With no snow in his country or training, he first banked on Youtube videos and then rented skis.
“When you’ve got no snow, it’s really hard to learn a snow sport so we looked at all the different ways I could mimic being on snow without actually being on snow,” he said.
“We found roller skis, I’d strap planks of wood to my feet and run on the beach, just to try and find that balance point, and I’d watch a lot of YouTube and see what the professionals were doing, and I’d try and mimic that mentally in my head,” he was quoted as saying by CNN.
“...I had one year to qualify. We had to get to all these countries to try and get the races. I think it was 15 countries in eight weeks. The problem was we had to go to races which were not the hardest races where the world cup winners would be, it would be too hard. At this stage, every single athlete from every country was getting ready for the Olympics. I came last in four out of nine races,” he told The Guardian.
Taufatofua joined forces with skiers Mexico’s German Madrazo and Chile’s Yonathan Fernandez to form an independent training group that rented a cabin in Austria to train on snow and plan races. But deep in debt and running out of races to qualify, the Tongan was in the familiar place of losing his chance again.

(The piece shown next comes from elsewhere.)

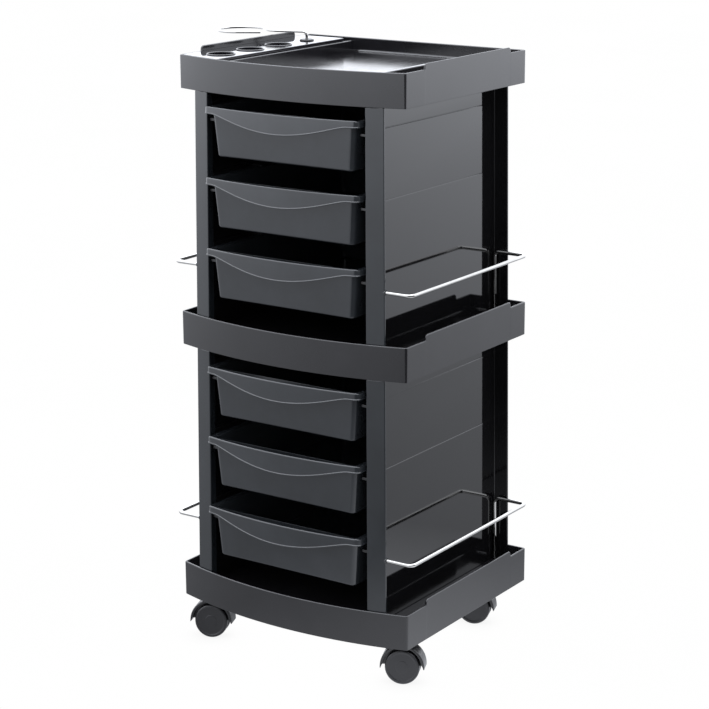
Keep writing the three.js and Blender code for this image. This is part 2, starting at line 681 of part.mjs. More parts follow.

Taking his brother’s air miles, he went for his final shot – a race in Iceland on a fjord in the Arctic Circle. But a snowstorm, road closures and an avalanche meant that a 10-hour drive took three days.
As fate would have it, he did qualify for his second Olympics on the last possible day, even with almost no resources. At Pyeongchang, he didn’t come last as he expected but was 114 out of 119 skiers. But just by finishing the race, he showed the indomitable sporting spirit of athletes yet again.
Now, with a lot more experience, he hopes to qualify for his third Olympics in a third sport, with another traditional Tongan touch. It should be noted, he has already qualified for Tokyo in taekwondo.
“I chose kayak because it’s something close to my heart. It’s something that Polynesians have done for a thousand years, travelling from island to island,” he told the Olympic Channel Podcast.
Given his incredible record against the odds so far, no one can doubt Taufatofua’s ability to do it.